12 thoughts on “Virginity – The Way It Was”

  1. This took me right back. I remember the Youth Clubs, Pippa Dee parties, the groping, the refusals. The threat of being kicked out if I every turned up pregnant before I was married. I could get pregnant by kissing right? but if I stood on a biscuit tin I would be OK. Shame I was tall, add a biscuit tin and no-one could reach my lips to kiss me! Fabulous post.

    1. Thank you Hilary! I was beginning to think I imagined Pippa Dee. Thanks for reading and commenting. I love hearing from people who remember the era – and you clearly do! Yes we were all under pain of death if we brought ‘trouble’ home! Happy days – loved ’em.

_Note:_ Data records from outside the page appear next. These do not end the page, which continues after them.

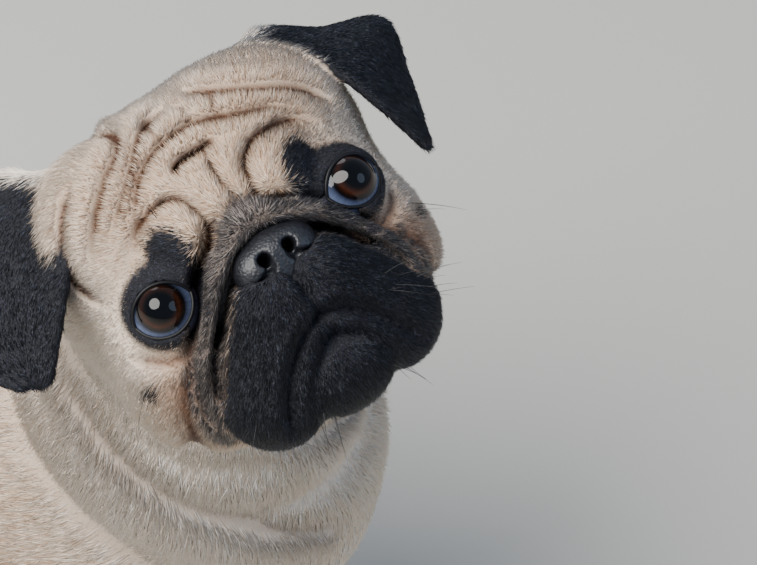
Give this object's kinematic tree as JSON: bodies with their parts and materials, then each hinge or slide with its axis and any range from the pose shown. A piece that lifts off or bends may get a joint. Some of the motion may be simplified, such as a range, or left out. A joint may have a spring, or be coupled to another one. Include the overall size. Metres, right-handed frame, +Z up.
{
  "type": "pug",
  "caption": "Life-size standing pug that looks up over its shoulder with its head tilted, with a black mask, folded ears and a curled tail.",
  "frame": {"origin": "centre of the bounding box's base, on the floor under the dog", "axes": "+Z up, -Y the way the body faces, +X towards the dog's left"},
  "size_m": [0.1996, 0.3586, 0.3973],
  "materials": {
    "fawn_fur": "short coat",
    "cream_fur": "short coat",
    "black_fur": "velvety short coat",
    "nose_leather": "pebbled, slightly moist",
    "eye": "wet and glossy"
  },
  "bodies": {
    "root": {"head": "fawn_fur", "muzzle": "black_fur", "nose": "nose_leather", "neck": "cream_fur", "chest": "fawn_fur", "loin": "fawn_fur", "tail_base": "fawn_fur", "tail_curl": "fawn_fur", "eye_left": "eye", "eye_right": "eye", "ear_left": "black_fur", "ear_right": "black_fur", "foreleg_left": "fawn_fur", "foreleg_right": "fawn_fur", "forepaw_left": "fawn_fur", "forepaw_right": "fawn_fur", "hindleg_left": "fawn_fur", "hindleg_right": "fawn_fur", "hindpaw_left": "fawn_fur", "hindpaw_right": "fawn_fur"}
  },
  "joints": []
}
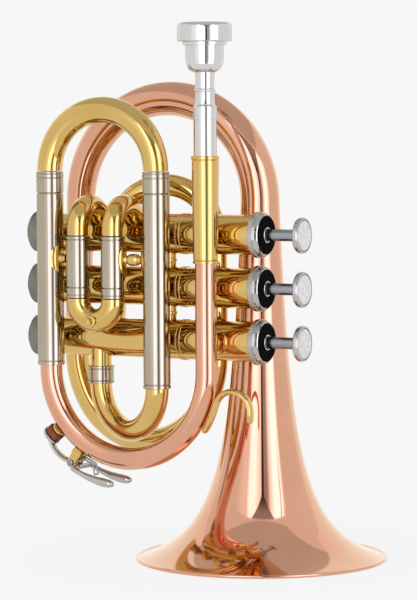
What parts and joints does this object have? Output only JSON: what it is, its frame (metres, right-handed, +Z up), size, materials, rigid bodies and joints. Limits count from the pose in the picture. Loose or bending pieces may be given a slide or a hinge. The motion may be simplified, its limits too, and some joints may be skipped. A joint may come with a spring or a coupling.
{
  "type": "pocket trumpet",
  "caption": "Compact brass trumpet that stands on its bell, with piston valves, pull slides, a water key, a pinky hook and a removable mouthpiece.",
  "frame": {"origin": "middle of the base of the whole trumpet's box, on the plane that the bell's rim stands on", "axes": "+Z up along the bell and towards the mouthpiece, +X along the valves towards the finger buttons, -Y the side of the leadpipe loop"},
  "size_m": [0.1738, 0.123, 0.2602],
  "materials": {
    "rose_brass": "polished rose brass under clear lacquer",
    "yellow_brass": "polished yellow brass under clear lacquer",
    "nickel": "polished nickel silver",
    "silver_plate": "bright silver plate",
    "spring_steel": "drawn spring steel",
    "pearl": "pearlescent white disc",
    "black_felt": "dense black felt",
    "cork": "dark cork"
  },
  "bodies": {
    "horn": {"bell": "rose_brass", "bell_joint_ferrule": "nickel", "tail_bow": "yellow_brass", "tail_arch": "yellow_brass", "leadpipe": "rose_brass", "mouthpiece_receiver": "yellow_brass", "left_slide_sleeve": "nickel", "right_slide_sleeve": "nickel", "return_crook": "yellow_brass", "return_ferrule": "nickel", "third_valve_inlet": "yellow_brass", "valve_casing_1": "yellow_brass", "top_cap_1": "nickel", "bottom_cap_1": "nickel", "cap_felt_1": "black_felt", "piston_spring_1": "spring_steel", "valve_casing_2": "yellow_brass", "top_cap_2": "nickel", "bottom_cap_2": "nickel", "cap_felt_2": "black_felt", "piston_spring_2": "spring_steel", "valve_casing_3": "yellow_brass", "top_cap_3": "nickel", "bottom_cap_3": "nickel", "cap_felt_3": "black_felt", "piston_spring_3": "spring_steel", "knuckle_1_2": "yellow_brass", "knuckle_2_3": "yellow_brass", "first_slide_elbow_left": "yellow_brass", "first_slide_elbow_right": "yellow_brass", "first_slide_sleeve_left": "nickel", "first_slide_sleeve_right": "nickel", "brace_left": "yellow_brass", "brace_right": "yellow_brass", "bell_brace": "yellow_brass", "leadpipe_brace": "yellow_brass", "pinky_hook": "yellow_brass", "water_key_saddle": "yellow_brass", "water_key_screw": "spring_steel", "water_key_spring": "spring_steel"},
    "tuning_slide": {"tuning_leg_left": "nickel", "tuning_leg_right": "nickel", "tuning_crook": "yellow_brass"},
    "first_slide": {"first_slide_leg_left": "nickel", "first_slide_leg_right": "nickel", "first_slide_bow": "yellow_brass"},
    "second_slide": {"second_slide": "yellow_brass"},
    "third_slide": {"third_slide": "yellow_brass"},
    "mouthpiece": {"mouthpiece": "silver_plate"},
    "water_key": {"water_key": "nickel", "water_key_cork": "cork"},
    "valve_1": {"piston_1": "nickel", "finger_button_1": "nickel", "button_pearl_1": "pearl"},
    "valve_2": {"piston_2": "nickel", "finger_button_2": "nickel", "button_pearl_2": "pearl"},
    "valve_3": {"piston_3": "nickel", "finger_button_3": "nickel", "button_pearl_3": "pearl"}
  },
  "joints": [
    {"name": "valve_1_press", "type": "slide", "parent": "horn", "child": "valve_1", "axis": [-1, 0, 0], "range_m": [0, 0.015], "stiffness_N_per_m": 160, "springref_m": -0.012, "deforming": ["piston_spring_1"]},
    {"name": "valve_2_press", "type": "slide", "parent": "horn", "child": "valve_2", "axis": [-1, 0, 0], "range_m": [0, 0.015], "stiffness_N_per_m": 160, "springref_m": -0.012, "deforming": ["piston_spring_2"]},
    {"name": "valve_3_press", "type": "slide", "parent": "horn", "child": "valve_3", "axis": [-1, 0, 0], "range_m": [0, 0.015], "stiffness_N_per_m": 160, "springref_m": -0.012, "deforming": ["piston_spring_3"]},
    {"name": "tuning_slide_pull", "type": "slide", "parent": "horn", "child": "tuning_slide", "axis": [0, 0, 1], "range_m": [0, 0.065]},
    {"name": "first_slide_pull", "type": "slide", "parent": "horn", "child": "first_slide", "axis": [0, 0, -1], "range_m": [0, 0.018]},
    {"name": "second_slide_pull", "type": "slide", "parent": "horn", "child": "second_slide", "axis": [0, 1, 0], "range_m": [0, 0.012]},
    {"name": "third_slide_pull", "type": "slide", "parent": "horn", "child": "third_slide", "axis": [0, 0, 1], "range_m": [0, 0.02]},
    {"name": "mouthpiece_lift", "type": "slide", "parent": "horn", "child": "mouthpiece", "axis": [0, 0, 1], "range_m": [0, 0.028]},
    {"name": "water_key_press", "type": "hinge", "parent": "horn", "child": "water_key", "pos_m": [-0.05368, -0.0445, 0.04831], "axis": [0, -1, 0], "range_deg": [0, 10], "stiffness_Nm_per_rad": 0.05, "springref_deg": -20.05, "deforming": ["water_key_spring"]}
  ]
}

  2. I am so glad I discovered you through the blog party. I love your writing! So funny and so nostalgiac. White lipstick was in when I was a young girl, and I was so proud of how I looked in it. My father was the stern holder of the key to my chastity belt and he brought me down from my pillar of hotness with this comment, ‘What’s o your lips? Looks like a bird shit on them.’ I was devastated at the time, but it is hilarious now. I can’t wait to read your other blog posts.

    1. OMG! White lipstick – I remember when girls were wearing either that or super pale lipstick in the 60s in the UK. Your dad sounds poetic! 🙂 Mine used to say “You’re not going out in that belt!’ Referring to my short skirt!!!! Thanks for stopping by and commenting too. And thanks for your kind words – I love the humor in your recent post too. Good to meet you!

  3. I remember being yelled at for the amount of clothes I had on (or was it not on?) but in retrospect, I was dressed like an old lady compared to what’s acceptable today. Thanks for sharing the memories.

    1. Hi Jennifer – thanks for reading and commenting. Yes – so true! ‘You’re not going out dressed like that!’ Remember it so well. I agree, the way young people dress now is way more revealing than what Teens used to wear. Thanks again for adding to this this discussion.

  4. I reached puberty in the mid 1960’s. I had no idea what was happening (seriously). And then, my father (my Mom was dead by then) graciously informed me that, should I find myself “knocked up”, I need not come home. I’m serious about that, too. I could tell more stories, but I would not tell it with your good sense of humor.

    1. Hello Alana, thank you for taking the time to read and comment – I appreciate it. What you said about getting ‘knocked up’ and not coming home if you did – that is so typical of the time. All that stuff about ‘bringing shame on the family’ was so wrong to put off on teenagers. Not saying pregnancy would have been great either – but maybe some education in birth control would have been good instead of threats! Must have been hard not having your mom. Thanks again.

  5. Gosh, memories. I loved my teens through the seventies, cries of ” top half only” still ring in my ears. How times changed in such a short time, I don’t think any of my friends were virgins as they got married in the eighties!
    Great read!

    1. No – I think I may have been the only dumb-ass left that went down that road! It had to be me! Top half only – that’s so funny. Thanks for reading and commenting Fran – appreciate it.